SOURCE: Bennett, William. “Teaching the Virtues.” Imprimis 32.2 (Febrary 2003).
KEYWORDS: sacrifice, moral example, invisible, remember, follow
You have probably seen Mrs. Beamer on television—Lisa Beamer, the wife of Todd Beamer, who was one of the heroes on Flight 93. She has said that her children will look at the picture of her husband every day, and that she will tell them daily that he is a hero and they are to try to be like him.
This reminded of a statistic I uncovered in a book that I wrote on the American family a few years back. We all know, based on countless studies as well as common sense, that if you want to raise happy and successful children, the best fomrula is a two-parent family…But the statistic I discovered when writing my book was that children who lose a father in the line of duty—because the father is a police officer or a soldier for example—are indistinguishable from children who grow up in intact two-parent families. Why is that? It is because the moral example doesn’t have to be there physically. It can be in the mind and in the heart. As a result of Lisa Beamer saying. “Be like him,” then, Todd Beamer will be in the minds and hearts of his kids.

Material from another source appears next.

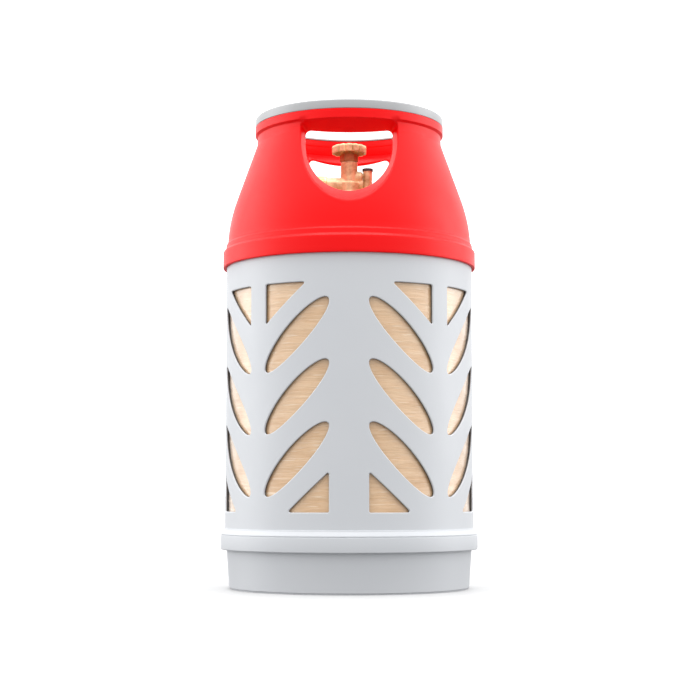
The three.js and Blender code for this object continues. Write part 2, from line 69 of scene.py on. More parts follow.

This illustrates one of my favorite themes: the importance of things we can’t see, of non-material things. Moral examples can exist in the memory of a father or in the memory of the Founding Fathers or in the memory of any of the marvelous heroes in the long history of humankind. The historian Tacitus wrote, “The task of history is to hold our for rebrobation every evil word and deed, and to hold out for praise every great and noble word and deed.” So we don’t need courses in values. We need good courses in history.